YLBHI Nilai Aparat Langar Hukum, Bubarkan Pesta Karena Corona

30 Maret 2020
ilustrasi pesta pernikahan/net

ilustrasi pesta pernikahan/net

RIAU1.COM -Banyaknya pembubaran kerumunan warga oleh kepolisian saat wabah corona ini mengundang reaksi. Yayasan Lembaga Bantuan Hukum Indonesia (YLBHI) menyoroti tindakan aparat kepolisian membubarkan kerumunan di tengah pandemi virus corona. Tindakan pembubaran yang terjadi di banyak tempat, mulai dari kafe hingga pesta itu bermula dari Maklumat Kapolri tentang Kepatuhan terhadap Kebijakan Pemerintah dalam Penanganan Penyebaran Virus Corona tertanggal 19 Maret 2020.

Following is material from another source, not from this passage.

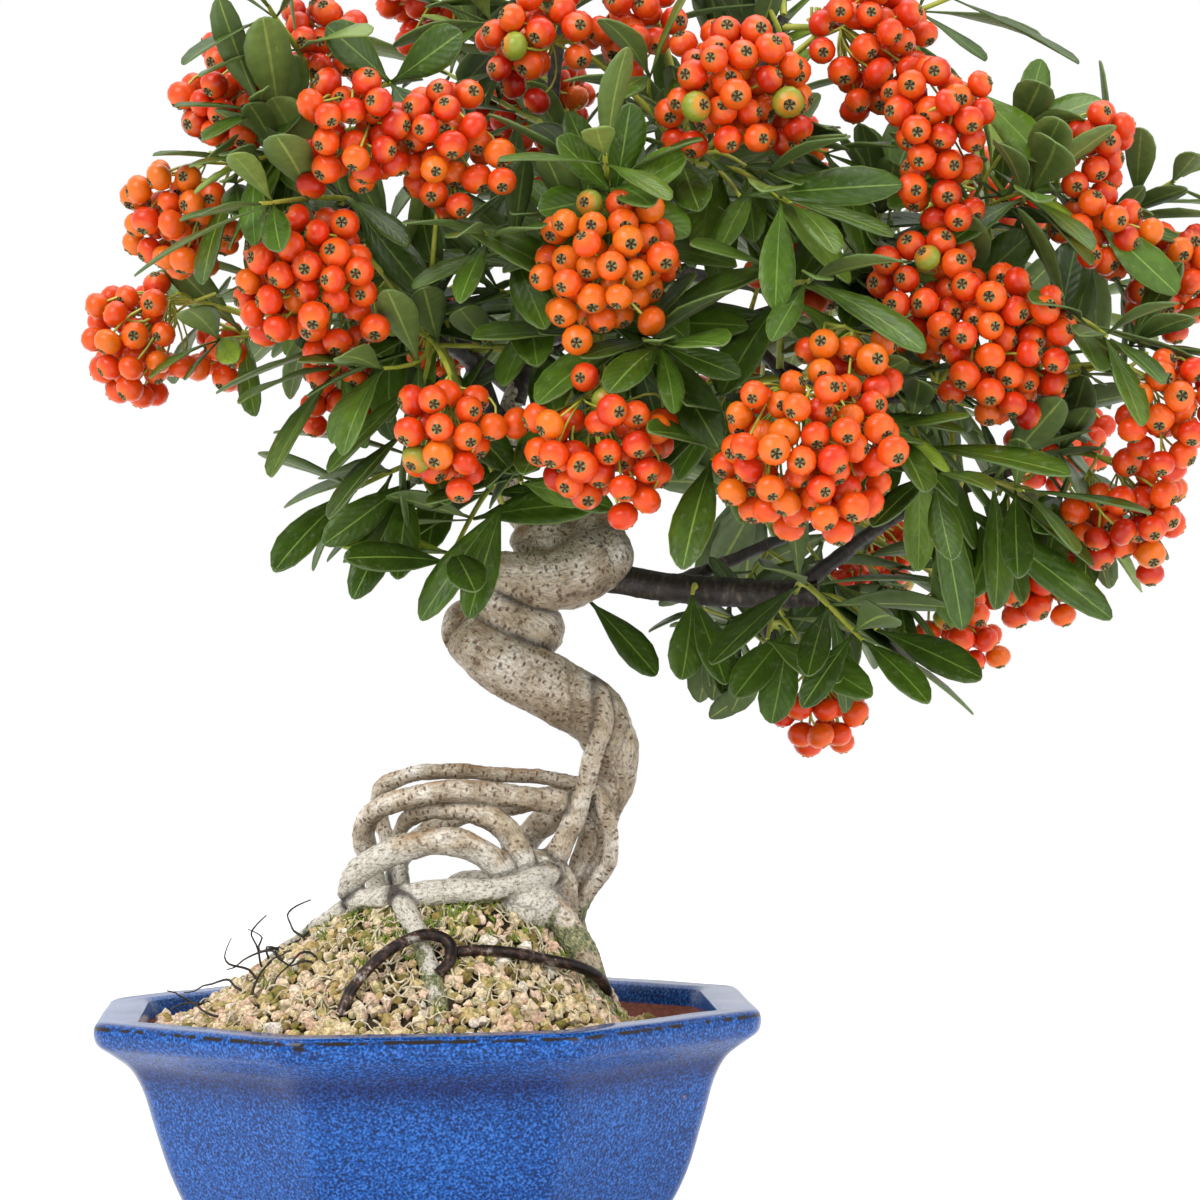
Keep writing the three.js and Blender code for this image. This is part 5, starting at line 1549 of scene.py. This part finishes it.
orangeBunches = {"03": 0.2, "04": 0.08, "07": 0.2, "06": 0.06, "13": 0.1}


# A bunch: a stalk forks into a few arms, and each arm into the pedicels of the berries nearest to it.
def makeBunch(name):
    random = seeded(700 + int(name))
    hub = lumps[firstLump[name], :3]
    start = barkBeside(hub)
    rods, copies = [], []
    for number in [k for k, owner in enumerate(bunchOfLump) if owner == name]:
        middle, radius = lumps[number, :3], lumps[number, 3]
        outward = outwardOf(number)
        fork = middle - outward * radius * 0.75 + np.array([0, 0, 0.4 * radius])
        mine = np.where(berryOwners == number)[0]
        bow = np.array([0, 0, 0.1 * np.linalg.norm(fork - start)])
        rods.append(rod(bezier(start, (start + fork) / 2 + bow, fork, 9), bunchShape["stalk"] * 1.15, 0.75))
        armCount = max(3, len(mine) // 5)
        arms = [fork + unit(outward + 0.75 * random.normal(size=3)) * radius * 0.45 for _ in range(armCount)]
        for arm in arms:
            rods.append(rod(bezier(fork, (fork + arm) / 2 + random.normal(size=3) * 0.6, arm, 5), 0.5, 0.42))
        for index in mine:
            place = berryMiddles[index]
            arm = min(arms, key=lambda other: np.linalg.norm(other - place))
            way = unit(unit(place - fork) + random.normal(size=3) * 0.35 + np.array([0, 0, -0.12]))
            foot = place - way * berryShape["radius"] * berryShape["height"] * 0.9
            bend = foot - way * np.linalg.norm(foot - arm) * 0.45 + random.normal(size=3) * 0.4
            rods.append(rod(bezier(arm, bend, foot, 6), 0.3, bunchShape["pedicel"]))
            copies.append(placeBerry(place, way, random, 0.62 - 1.6 * orangeBunches.get(name, 0)))
    stalks = makeRods("stalks", rods, resolution=0, material=stalkGreen)
    replaced = [f"berry_bunch_{name}"] if name in bunches else []
    settle(joinPieces(f"berryBunch{name}", [stalks, *copies]), "berry", *replaced)


def placeBerry(place, way, random, ripeness):
    copy = copyOf(berryPattern)
    size = berryShape["radius"] * (0.87 + 0.17 * random.random())
    spin = Matrix.Rotation(random.random() * 6.28, 3, "Z")
    coords = berryCoords @ np.array(spin).T * size @ turnTo(way).T + place
    setBenchCoords(copy.data, coords)
    tone = np.clip(ripeness + 0.16 * random.normal(), 0.22, 1)
    if random.random() < 0.012:
        tone = 0.03
    storeFloats(copy.data, "tone", np.full(len(coords), tone))
    return copy


for name in allBunches:
    makeBunch(name)
bpy.data.objects.remove(berryPattern)
print("bunches hung")


# Grains of baked clay and pumice lie on the mound, from fine to coarse.
grainShape = {
    "patterns": 4, "count": 2700, "least": 1.0, "most": 2.3, "seed": 91, "tries": 60000, "reach": 67,
    "edge": 66.5, "cell": 5, "apart": 0.52, "sunk": 0.6, "lift": 0.9,
}


def makeGrainPatterns():
    patterns = []
    for number in range(grainShape["patterns"]):
        clearSelection()
        bpy.ops.mesh.primitive_ico_sphere_add(subdivisions=2, radius=1, location=(0, 0, 0))
        pebble = bpy.context.object
        random = seeded(310 + number)
        coords = coordsOf(pebble.data)
        for _ in range(7):
            way = unit(random.normal(size=3))
            limit = 0.62 + 0.25 * random.random()
            depth = coords @ way
            coords -= np.outer(np.clip(depth - limit, 0, None), way)
        coords *= 1 + 0.12 * random.normal(size=(len(coords), 1))
        setCoords(pebble.data, coords)
        applyModifier(pebble, "DECIMATE", ratio=0.6)
        pebble.data.materials.append(grainStone)
        bpy.ops.object.shade_smooth_by_angle(angle=math.radians(35))
        patterns.append(pebble)
    return patterns


def scatterGrains():
    shape = grainShape
    random = seeded(shape["seed"])
    places, radii = [], []
    cells = {}
    tries = 0
    while len(places) < shape["count"] and tries < shape["tries"]:
        tries += 1
        x, y = random.uniform(-shape["reach"], shape["reach"], 2)
        if math.hypot(x, y) > shape["edge"] * float(octagonReach(math.atan2(y, x))):
            continue
        size = shape["least"] + (shape["most"] - shape["least"]) * random.random() ** 1.8
        cell = (int(x // shape["cell"]), int(y // shape["cell"]))
        near = [k for i in (-1, 0, 1) for j in (-1, 0, 1) for k in cells.get((cell[0] + i, cell[1] + j), [])]
        apart = [math.hypot(x - places[k][0], y - places[k][1]) for k in near]
        if any(gap < shape["apart"] * (size + radii[k]) for gap, k in zip(apart, near)):
            continue
        cells.setdefault(cell, []).append(len(places))
        places.append([x, y, float(moundHeight(x, y)) - shape["sunk"] + random.random() * shape["lift"]])
        radii.append(size)
    return np.array(places), np.array(radii)


def makeGrains():
    patterns = makeGrainPatterns()
    random = seeded(92)
    places, radii = scatterGrains()
    limbs = [pathThrough(path) for path in [*coils.values(), *roots.values()]]
    limbs += [pathThrough([[*place, wireShape["radius"]] for place in path]) for path in wirePaths.values()]
    depths = np.min(depthsFrom(places, limbs), axis=0)
    copies = []
    for place, radius, depth in zip(places, radii, depths):
        if depth < 0.2 * radius:
            continue
        copy = copyOf(patterns[random.integers(len(patterns))])
        turn = Quaternion(random.normal(size=4)).normalized().to_matrix()
        scale = radius * (0.8 + 0.45 * random.random(3))
        coords = coordsOf(copy.data) * scale @ np.array(turn).T + place
        setBenchCoords(copy.data, coords)
        storeFloats(copy.data, "tone", np.full(len(coords), random.random()))
        copies.append(copy)
    settle(joinPieces("soilGrains", copies), "soil")
    for pattern in patterns:
        bpy.data.objects.remove(pattern)
    print("grains laid", len(copies))


makeGrains()


# Moss stands in small tufts near the roots.
mossShape = {
    "tufts": 640, "x": 4, "y": -9, "spread": 16, "narrowing": 0.9, "blades": 5, "blade": 2.2, "foot": 0.32,
    "tip": 0.1,
}


def makeMoss():
    random = seeded(17)
    blades = []
    shape = mossShape
    for _ in range(shape["tufts"]):
        angle, spread = random.random() * 6.28, abs(random.normal()) * shape["spread"]
        x = shape["x"] + spread * math.cos(angle)
        y = shape["y"] + spread * shape["narrowing"] * math.sin(angle)
        z = float(moundHeight(x, y))
        for _ in range(shape["blades"]):
            way = unit(np.array([random.normal() * 0.6, random.normal() * 0.6, 1]))
            foot = np.array([x, y, z]) + np.array([*random.normal(size=2) * 0.5, 0])
            length = shape["blade"] * (0.5 + random.random())
            points = np.array([foot, foot + way * length * 0.6, foot + way * length])
            blades.append(rod(points, shape["foot"], shape["tip"]))
    moss = makeRods("mossTufts", blades, resolution=0, material=mossGreen)
    return settle(moss, "soil")


makeMoss()


# Fine roots run over the grains, and a few dark ones stand out of the mound on the left.
rootletShape = {"pale": 360, "radius": 0.27, "dark": 18}


def makeRootlets():
    random = seeded(23)
    pale, dark = [], []
    for _ in range(rootletShape["pale"]):
        angle, distance = random.random() * 6.28, 10 + 46 * random.random()
        x, y = 2 + distance * math.cos(angle), -4 + distance * math.sin(angle)
        heading, points = random.random() * 6.28, []
        for _ in range(12):
            heading += random.normal() * 0.5
            x, y = x + 1.7 * math.cos(heading), y + 1.7 * math.sin(heading)
            if math.hypot(x, y) > 62:
                break
            points.append([x, y, float(moundHeight(x, y)) + 0.9 + 0.7 * random.normal()])
        if len(points) > 4:
            pale.append(pathThrough(rod(np.array(points), rootletShape["radius"] * 1.3, 0.12), perSpan=2))
    for _ in range(rootletShape["dark"]):
        x, y = -34 + 9 * random.normal(), -6 + 12 * random.normal()
        place = np.array([x, y, float(moundHeight(x, y)) - 0.5])
        way = unit(np.array([-0.8, random.normal() * 0.4, 0.5 + 0.3 * random.normal()]))
        points = [place]
        for _ in range(7):
            way = unit(way + random.normal(size=3) * 0.45 + np.array([0, 0, -0.06]))
            points.append(points[-1] + way * 2.6)
        dark.append(pathThrough(rod(np.array(points), 0.4, 0.15), perSpan=2))
    settle(makeRods("paleRootlets", pale, resolution=0, material=rootlet), "soil")
    settle(makeRods("darkRootlets", dark, resolution=0, material=darkBark), "soil")


makeRootlets()
bpy.data.objects.remove(leafPattern)
print("soil dressed")


# Studio: a pale floor under soft white light from the upper left.
def makeStudio():
    clearSelection()
    bpy.ops.mesh.primitive_circle_add(vertices=64, radius=1.3, fill_type="NGON", location=(0, 0, 0))
    floor = bpy.context.object
    floor.name = "paleFloor"
    floor.data.materials.append(makeFloor())
    lights = [
        ("keyLight", (-1.1, -1.3, 1.5), 1.2, 26), ("fillLight", (1.3, -1.2, 0.8), 1.4, 9),
        ("topLight", (0.1, 0.2, 1.7), 1.2, 12),
    ]
    for name, place, size, power in lights:
        bpy.ops.object.light_add(type="AREA", location=place)
        light = bpy.context.object
        light.name = name
        light.data.size = size
        light.data.energy = power
        light.rotation_euler = (Vector((0, 0, 0.2)) - Vector(place)).to_track_quat("-Z", "Y").to_euler()
    world = bpy.data.worlds.new("studioWorld")
    bpy.context.scene.world = world
    world.use_nodes = True
    world.node_tree.nodes["Background"].inputs["Color"].default_value = (1, 1, 1, 1)
    world.node_tree.nodes["Background"].inputs["Strength"].default_value = 1.0
    bpy.context.scene.view_settings.view_transform = "Standard"


# Painted board: a matt, even off-white.
def makeFloor():
    material, tree, place = newMaterial("paleBoard", {"Roughness": 0.9})
    mottle = addNode(tree, "TexNoise", inputs={"Vector": place, "Scale": 9, "Detail": 4})
    ramp = addNode(tree, "ValToRGB", inputs={"Fac": mottle["Fac"]}, stops=[(0.3, "#F9F9F8"), (0.7, "#FCFCFB")])
    return finishMaterial(material, ramp["Color"])


makeStudio()
print("studio lit")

"Belakangan ini bahkan beredar video singkat tentang pembubaran pesta dan pernyataan anggota Polri memerintahkan anggotanya untuk membawa penyelenggara ke kantor polisi," kata Ketua YLBHI Asfinawati dalam keterangan tertulis, Ahad, 29 Maret 2020.

Asfinawati mengatakan tindakan kepolisian itu berpotensi melawan hukum. Sebab, hingga kini Presiden Joko Widodo belum menetapkan status kedaruratan kesehatan masyarakat seperti yang disyaratkan dalam Undang-undang Nomor 6 Tahun 2018 tentang Karantina Kesehatan.

"Mengkriminalkan rakyat hanya berdasarkan maklumat dan belum ada penetapan status Kedaruratan Kesehatan Masyarakat dari pemerintah adalah perbuatan semena-mena dan melawan hukum," ujar Asfinawati.

Sebelum status darurat kesehatan itu, kata Asfin, diperlukan juga peraturan pemerintah (PP) tentang Tatacara Penetapan dan Pencabutan Kedaruratan Kesehatan Masyarakat.

Loading...

UU Kekarantinaan Kesehatan juga mensyaratkan PP tentang Penanggulangan Kedaruratan Kesehatan Masyarakat serta pengaturan lebih lanjut mengenai Karantina Rumah, Karantina Rumah Sakit, Karantina Wilayah serta Pembatasan Sosial Berskala Besar.


YLBHI menyatakan mendukung upaya tidak menyebarnya Covid-19 melalui pembatasan interaksi fisik (physical distancing) dan tinggal di rumah. Namun, YLBHI menilai hal itu perlu dilakukan dengan penyadaran, bukan pemidanaan.

Asfinawati mengatakan pembatasan interaksi fisik justru akan sulit apabila seseorang menjalani proses pidana karena minimnya fasilitas. Apalagi, hampir seluruh rumah tahanan (rutan) dan lembaga pemasyarakatan di Indonesia mengalami kelebihan penghuni (over crowding)

"Penggunaan pidana dalam hal ini hanya akan menempatkan yang bersangkutan dalam situasi rentan," kata Asfinawati.